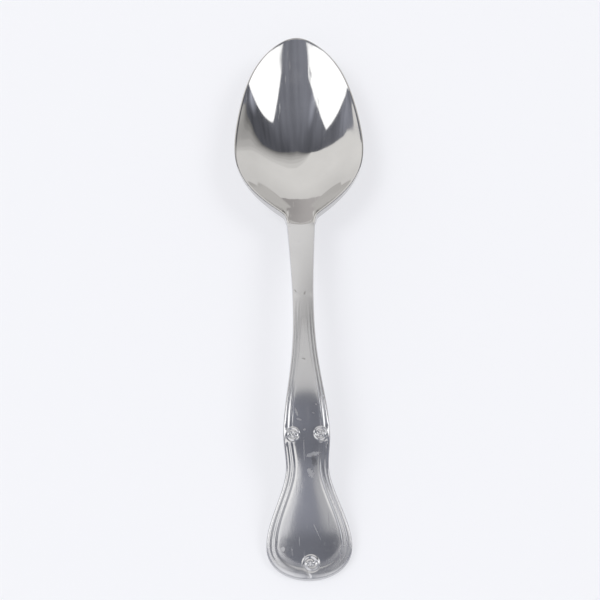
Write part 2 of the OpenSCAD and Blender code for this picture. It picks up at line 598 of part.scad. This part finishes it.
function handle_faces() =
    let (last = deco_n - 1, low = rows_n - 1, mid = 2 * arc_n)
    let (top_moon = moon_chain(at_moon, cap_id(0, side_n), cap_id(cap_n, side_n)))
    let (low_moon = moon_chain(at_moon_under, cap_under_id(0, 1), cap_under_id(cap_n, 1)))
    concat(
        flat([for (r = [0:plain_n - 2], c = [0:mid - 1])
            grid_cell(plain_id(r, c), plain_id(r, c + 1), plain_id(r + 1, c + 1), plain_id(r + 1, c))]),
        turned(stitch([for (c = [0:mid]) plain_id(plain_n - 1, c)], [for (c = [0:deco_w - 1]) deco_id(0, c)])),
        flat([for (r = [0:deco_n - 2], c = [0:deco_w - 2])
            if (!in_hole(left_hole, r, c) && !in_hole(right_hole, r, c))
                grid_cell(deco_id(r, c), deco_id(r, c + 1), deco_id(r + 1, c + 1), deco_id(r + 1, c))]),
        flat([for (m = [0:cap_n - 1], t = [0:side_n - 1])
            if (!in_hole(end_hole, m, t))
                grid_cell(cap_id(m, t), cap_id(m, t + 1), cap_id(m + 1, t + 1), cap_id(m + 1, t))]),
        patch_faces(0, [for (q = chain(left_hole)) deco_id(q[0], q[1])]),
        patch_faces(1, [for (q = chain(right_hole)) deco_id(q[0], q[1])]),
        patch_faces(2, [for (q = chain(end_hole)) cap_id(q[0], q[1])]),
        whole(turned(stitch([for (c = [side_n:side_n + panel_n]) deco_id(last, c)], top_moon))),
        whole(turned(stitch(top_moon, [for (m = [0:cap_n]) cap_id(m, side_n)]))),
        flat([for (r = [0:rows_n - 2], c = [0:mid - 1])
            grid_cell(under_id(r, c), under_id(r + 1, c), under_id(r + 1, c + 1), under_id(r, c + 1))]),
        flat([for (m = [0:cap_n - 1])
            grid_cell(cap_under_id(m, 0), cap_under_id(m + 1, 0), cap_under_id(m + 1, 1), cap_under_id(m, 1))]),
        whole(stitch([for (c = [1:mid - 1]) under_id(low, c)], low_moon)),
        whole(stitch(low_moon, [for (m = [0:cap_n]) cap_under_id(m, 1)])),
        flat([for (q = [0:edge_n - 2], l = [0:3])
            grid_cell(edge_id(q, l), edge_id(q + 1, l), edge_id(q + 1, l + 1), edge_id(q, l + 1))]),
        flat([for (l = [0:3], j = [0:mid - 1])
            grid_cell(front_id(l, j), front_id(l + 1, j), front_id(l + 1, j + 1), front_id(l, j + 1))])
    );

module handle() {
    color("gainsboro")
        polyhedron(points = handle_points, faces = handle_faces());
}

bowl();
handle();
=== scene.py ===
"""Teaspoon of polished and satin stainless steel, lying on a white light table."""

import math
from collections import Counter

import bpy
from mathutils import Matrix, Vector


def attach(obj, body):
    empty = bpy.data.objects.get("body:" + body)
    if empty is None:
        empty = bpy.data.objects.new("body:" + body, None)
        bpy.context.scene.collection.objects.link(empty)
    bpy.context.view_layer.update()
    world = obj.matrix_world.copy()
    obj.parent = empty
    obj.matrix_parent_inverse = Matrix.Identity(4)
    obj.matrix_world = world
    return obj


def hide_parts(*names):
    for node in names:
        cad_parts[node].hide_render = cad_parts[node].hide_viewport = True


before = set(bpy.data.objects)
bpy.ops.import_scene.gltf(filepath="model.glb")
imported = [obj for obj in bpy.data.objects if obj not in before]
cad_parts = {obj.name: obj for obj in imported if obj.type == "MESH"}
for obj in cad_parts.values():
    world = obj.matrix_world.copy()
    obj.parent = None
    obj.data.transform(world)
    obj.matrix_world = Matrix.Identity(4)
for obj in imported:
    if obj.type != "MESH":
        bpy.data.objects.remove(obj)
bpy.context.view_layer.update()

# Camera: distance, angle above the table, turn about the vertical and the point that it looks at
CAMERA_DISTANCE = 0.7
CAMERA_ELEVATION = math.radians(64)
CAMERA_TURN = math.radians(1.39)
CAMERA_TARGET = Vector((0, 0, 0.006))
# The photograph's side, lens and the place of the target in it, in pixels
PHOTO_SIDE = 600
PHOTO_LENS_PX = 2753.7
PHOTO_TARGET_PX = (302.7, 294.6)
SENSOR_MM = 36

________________

Return all of the data word for word.

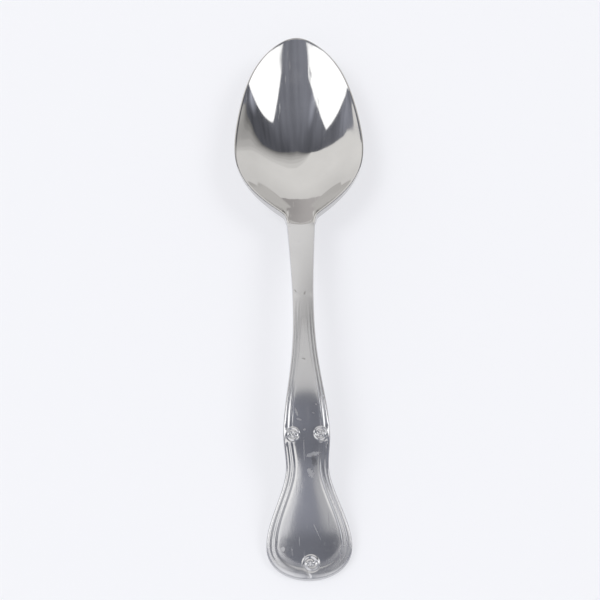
Write part 2 of the OpenSCAD and Blender code for this picture. It picks up at line 598 of part.scad. This part finishes it.
function handle_faces() =
    let (last = deco_n - 1, low = rows_n - 1, mid = 2 * arc_n)
    let (top_moon = moon_chain(at_moon, cap_id(0, side_n), cap_id(cap_n, side_n)))
    let (low_moon = moon_chain(at_moon_under, cap_under_id(0, 1), cap_under_id(cap_n, 1)))
    concat(
        flat([for (r = [0:plain_n - 2], c = [0:mid - 1])
            grid_cell(plain_id(r, c), plain_id(r, c + 1), plain_id(r + 1, c + 1), plain_id(r + 1, c))]),
        turned(stitch([for (c = [0:mid]) plain_id(plain_n - 1, c)], [for (c = [0:deco_w - 1]) deco_id(0, c)])),
        flat([for (r = [0:deco_n - 2], c = [0:deco_w - 2])
            if (!in_hole(left_hole, r, c) && !in_hole(right_hole, r, c))
                grid_cell(deco_id(r, c), deco_id(r, c + 1), deco_id(r + 1, c + 1), deco_id(r + 1, c))]),
        flat([for (m = [0:cap_n - 1], t = [0:side_n - 1])
            if (!in_hole(end_hole, m, t))
                grid_cell(cap_id(m, t), cap_id(m, t + 1), cap_id(m + 1, t + 1), cap_id(m + 1, t))]),
        patch_faces(0, [for (q = chain(left_hole)) deco_id(q[0], q[1])]),
        patch_faces(1, [for (q = chain(right_hole)) deco_id(q[0], q[1])]),
        patch_faces(2, [for (q = chain(end_hole)) cap_id(q[0], q[1])]),
        whole(turned(stitch([for (c = [side_n:side_n + panel_n]) deco_id(last, c)], top_moon))),
        whole(turned(stitch(top_moon, [for (m = [0:cap_n]) cap_id(m, side_n)]))),
        flat([for (r = [0:rows_n - 2], c = [0:mid - 1])
            grid_cell(under_id(r, c), under_id(r + 1, c), under_id(r + 1, c + 1), under_id(r, c + 1))]),
        flat([for (m = [0:cap_n - 1])
            grid_cell(cap_under_id(m, 0), cap_under_id(m + 1, 0), cap_under_id(m + 1, 1), cap_under_id(m, 1))]),
        whole(stitch([for (c = [1:mid - 1]) under_id(low, c)], low_moon)),
        whole(stitch(low_moon, [for (m = [0:cap_n]) cap_under_id(m, 1)])),
        flat([for (q = [0:edge_n - 2], l = [0:3])
            grid_cell(edge_id(q, l), edge_id(q + 1, l), edge_id(q + 1, l + 1), edge_id(q, l + 1))]),
        flat([for (l = [0:3], j = [0:mid - 1])
            grid_cell(front_id(l, j), front_id(l + 1, j), front_id(l + 1, j + 1), front_id(l, j + 1))])
    );

module handle() {
    color("gainsboro")
        polyhedron(points = handle_points, faces = handle_faces());
}

bowl();
handle();
=== scene.py ===
"""Teaspoon of polished and satin stainless steel, lying on a white light table."""

import math
from collections import Counter

import bpy
from mathutils import Matrix, Vector


def attach(obj, body):
    empty = bpy.data.objects.get("body:" + body)
    if empty is None:
        empty = bpy.data.objects.new("body:" + body, None)
        bpy.context.scene.collection.objects.link(empty)
    bpy.context.view_layer.update()
    world = obj.matrix_world.copy()
    obj.parent = empty
    obj.matrix_parent_inverse = Matrix.Identity(4)
    obj.matrix_world = world
    return obj


def hide_parts(*names):
    for node in names:
        cad_parts[node].hide_render = cad_parts[node].hide_viewport = True


before = set(bpy.data.objects)
bpy.ops.import_scene.gltf(filepath="model.glb")
imported = [obj for obj in bpy.data.objects if obj not in before]
cad_parts = {obj.name: obj for obj in imported if obj.type == "MESH"}
for obj in cad_parts.values():
    world = obj.matrix_world.copy()
    obj.parent = None
    obj.data.transform(world)
    obj.matrix_world = Matrix.Identity(4)
for obj in imported:
    if obj.type != "MESH":
        bpy.data.objects.remove(obj)
bpy.context.view_layer.update()

# Camera: distance, angle above the table, turn about the vertical and the point that it looks at
CAMERA_DISTANCE = 0.7
CAMERA_ELEVATION = math.radians(64)
CAMERA_TURN = math.radians(1.39)
CAMERA_TARGET = Vector((0, 0, 0.006))
# The photograph's side, lens and the place of the target in it, in pixels
PHOTO_SIDE = 600
PHOTO_LENS_PX = 2753.7
PHOTO_TARGET_PX = (302.7, 294.6)
SENSOR_MM = 36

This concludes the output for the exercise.